Quote from: DrSuperGood on December 24, 2014, 02:46:29 PM
It is a feature intended only to be enabled for debug builds due to the obvious performance penalty (one can be certain that the bound checks are not free)

But I was not using a debug build of Simutrans initially, and never one of glibc. It is possibly that buffer overruns are considered such a security risk these days, that the performance penalty is the lesser evil. Much software is also made with managed languages or similar, such as C# and Java, where bounds are always checked.

DrSuperGood

QuoteIt is possibly that buffer overruns are considered such a security risk these days
Not likely seeing how commonly used pointers still are (which are even more unsafe). They are purely there to spot errors such as you reported. Without this feature it would be very difficult to detect because the values it corrupts by overflowing might not cause any damage. In properly written C/C++ code you will explicitly bounds check when appropriate as a lot of array code is inherently safe if done correctly.

According to the GCC manual you need a special compiler command in the section of calling conventions to bound check but it appears not in use (directly at least).

Dwachs

There is already a custom implementation of vsnprintf in utils/cbuffer_t.cc, maybe we should replace all the sprintf calls by calls to this method?
Parsley, sage, rosemary, and maggikraut.

Ters

Quote from: DrSuperGood on December 25, 2014, 01:48:09 AM
Not likely seeing how commonly used pointers still are (which are even more unsafe).
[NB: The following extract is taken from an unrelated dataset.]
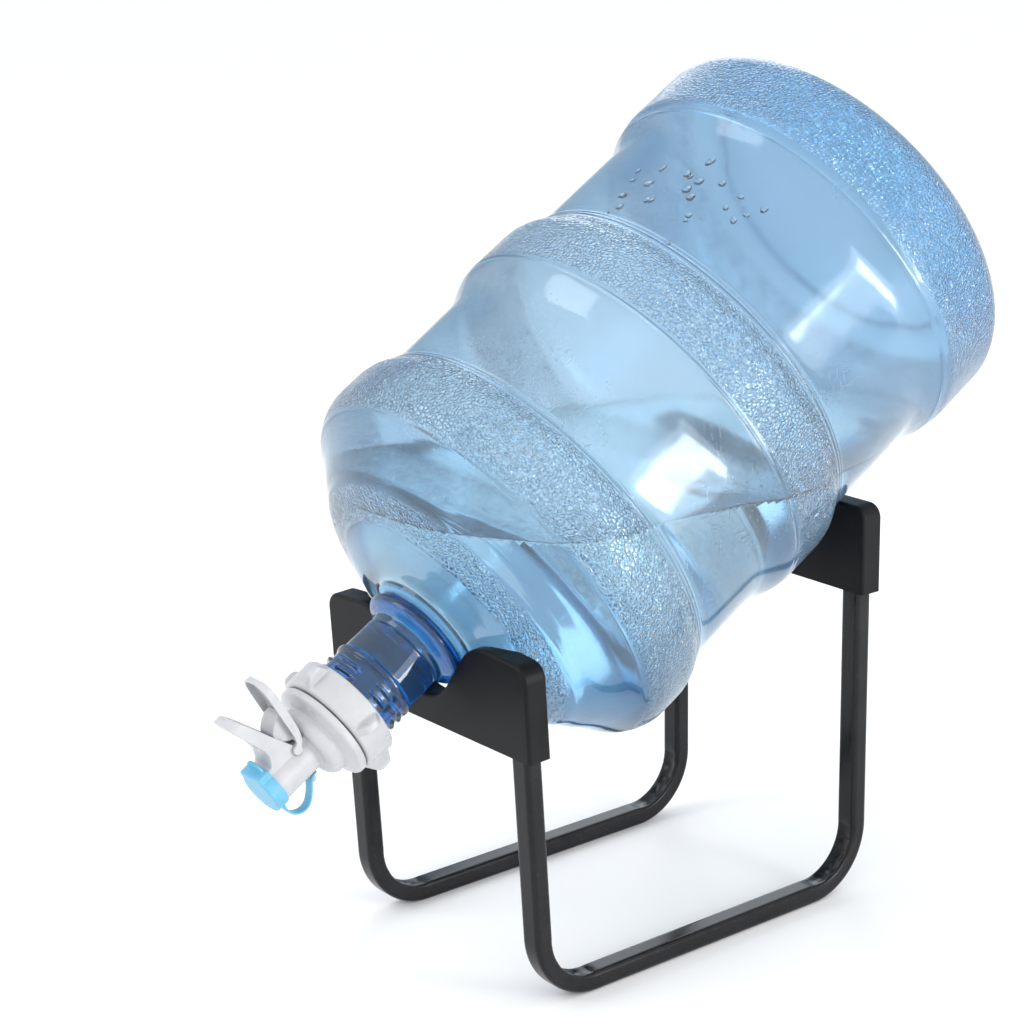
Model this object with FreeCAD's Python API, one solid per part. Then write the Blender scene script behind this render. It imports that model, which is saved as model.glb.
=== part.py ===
import FreeCAD, Part
import math
import os

# Tilted water jug on a two-rail stand with a lever valve. Millimetres, +Z up.
# x = 0 is the mid-plane, -Y is the spout side, z = 0 is the floor.
# Origin: centre of the bounding box in plan, on the floor.

V = FreeCAD.Vector

# ---------------------------------------------------------------- stand
Y_SHIFT = 15.51           # moves the whole object so that its box is centred on the origin
FRAME_X = 84.0           # centre planes of the side frames
TUBE_W = 15.0            # tube size along X
TUBE_T = 12.0            # tube size in the plane of the frame
TUBE_CORNER = 3.0
TUBE_WALL = 1.2
LEG_Y = 128.6            # where leg and rail centrelines meet
LEAN_FRONT = 2.6         # degrees, forward
LEAN_REAR = 0.5          # degrees, backward
BEND_R = 39.0            # centreline radius of the bends
FRONT_TUBE_TOP = 207.0
REAR_TUBE_TOP = 248.0

CRADLE_HALF = 97.0
CRADLE_T = 16.0
CRADLE_WALL = 1.8
FRONT_BOTTOM = 159.0
FRONT_TOP = 219.5
REAR_BOTTOM = 200.5
REAR_TOP = 256.8
EDGE_R = 2.2
# neck notch of the front cradle: lowest z, floor radius, flank angle, flank length, shoulder radius, outward fall of the top
NOTCH = (176.0, 25.0, 52.0, 27.2, 30.9, 4.0)
SEAT_GAP = 0.45          # jug to cradle

# ---------------------------------------------------------------- jug
TILT = 31.0              # jug axis above the horizontal, mouth low and forward
AXIS_Y = -151.5          # point of the jug axis at the collar
AXIS_Z = 210.8
WALL = 1.5
WATER_Z = 290.5
THREAD_PITCH = 6.0
LUG_AT = 15.0            # degrees, first column of thread lugs
LUG_SPAN = 30.0

# outer profile of the jug: (distance along the axis from the collar, radius)
OUTER = [(-66.0, 24.8), (-65.3, 25.6), (-63.5, 26.0), (-37.4, 26.0), (-36.8, 26.9), (-36.0, 27.5), (-33.8, 27.5),
         (-33.0, 26.9), (-32.2, 26.0), (-11.2, 26.0), (-10.4, 25.5), (-9.4, 25.5), (-8.6, 26.0), (-5.2, 26.4),
         (-4.0, 28.8), (-2.8, 32.0), (-1.2, 33.9), (0.8, 34.5), (2.8, 34.1), (4.4, 33.0), (5.8, 32.2), (7.0, 33.2),
         (8.2, 35.4), (9.6, 36.4), (11.2, 37.0), (12.2, 40.0), (13.0, 45.5), (13.8, 51.0), (15.0, 57.0), (17.2, 64.5),
         (20.0, 71.6), (23.0, 79.2), (26.0, 86.4), (28.8, 92.8), (31.0, 97.4), (32.4, 98.6), (34.0, 99.8),
         (36.4, 103.0), (40.0, 107.6), (44.0, 112.0), (47.0, 115.4), (50.0, 119.0), (53.0, 123.2), (55.8, 127.0),
         (58.6, 129.8), (62.0, 131.8), (66.0, 133.6), (70.0, 134.7), (74.0, 135.0), (90.0, 135.0), (95.0, 134.2),
         (100.0, 132.2), (104.0, 129.8), (108.0, 127.7), (112.0, 126.6), (118.0, 126.2), (140.0, 126.2),
         (162.0, 126.3), (168.0, 126.9), (173.0, 128.2), (178.0, 130.4), (183.0, 132.8), (187.0, 134.4),
         (190.5, 135.0), (222.0, 135.0), (227.0, 134.0), (232.0, 131.6), (238.0, 128.4), (243.0, 126.6),
         (248.0, 126.0), (282.0, 126.0), (316.0, 126.0), (322.0, 126.6), (328.0, 128.6), (334.0, 131.4),
         (340.0, 134.0), (345.0, 135.0), (384.0, 135.0), (388.5, 133.6), (393.0, 130.8), (397.0, 127.0),
         (401.0, 121.8), (404.6, 115.8), (407.4, 111.0), (409.4, 106.6), (410.0, 103.0), (409.2, 99.0), (406.0, 95.0),
         (401.6, 91.6), (398.6, 86.0), (397.0, 76.0), (396.2, 60.0), (396.0, 0.0)]
# inner profile of the neck, up to where the wall becomes an even skin
NECK_IN = [(-66.0, 22.8), (-65.0, 22.2), (-30.0, 22.2), (-6.0, 22.6), (2.0, 25.6), (7.0, 29.8), (11.0, 35.2),
           (13.4, 41.0), (14.6, 46.0), (15.4, 51.6), (16.6, 57.8), (18.7, 64.9)]
NECK_IN_TO = 20.0        # axial position where the even skin starts

# ---------------------------------------------------------------- valve, heights along the outward axis
NUT_REAR = 54.4
NUT_FRONT = 73.4
NUT_R = 34.0
NUT_BORE = 29.4
NUT_LIP_R = 24.6
NUT_LIP_W = 70.8
GRIPS = 5
GRIP_FIRST = 8.9         # degrees
GRIP_HALF = 2.5          # half-thickness of a grip fin
# grip fin seen from the side: (radius, distance along the axis)
GRIP = [(32.0, 55.8), (34.0, 55.8), (38.6, 58.6), (39.8, 59.6), (40.5, 60.9), (40.7, 62.4), (40.7, 65.4), (40.4, 67.0), (39.6, 68.3),
        (38.4, 69.2), (33.8, 72.2), (32.0, 72.2)]
PLATE_W = (68.0, 70.5)
PLATE_R = 29.0
SEAT_R = 3.2
STUB_R = 5.8
STUB_BORE = 4.5
STUB_END = 35.0
DISC_W = 74.3
DISC_R = 32.0
DOME_R = 23.0
DOME_TOP = 90.9
TUBE_R = 13.0
TUBE_BORE = 10.8
TUBE_END = 126.6
FLAT_HALF = 8.8          # half-width of the squared side of the spout
PIVOT = (10.5, 99.0)     # trigger axis: (height towards the levers, distance along the axis)
AXLE_R = 1.5
TRIGGER_HALF = 11.2
TRIGGER_TIP = 60.0
LEVER_HALF = 10.2
LEVER_ROOT = 8.8         # half-width where the fixed lever passes between the trigger's ears
LEVER_HOLLOW = 7.2
CAP_W = (119.9, 128.4)
CAP_R = 14.2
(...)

They are purely there to spot errors such as you reported. Without this feature it would be very difficult to detect because the values it corrupts by overflowing might not cause any damage. In properly written C/C++ code you will explicitly bounds check when appropriate as a lot of array code is inherently safe if done correctly.

The problem is that properly written C/C++ appears to be a rarity. So the strategy now seems to be to not trust any code.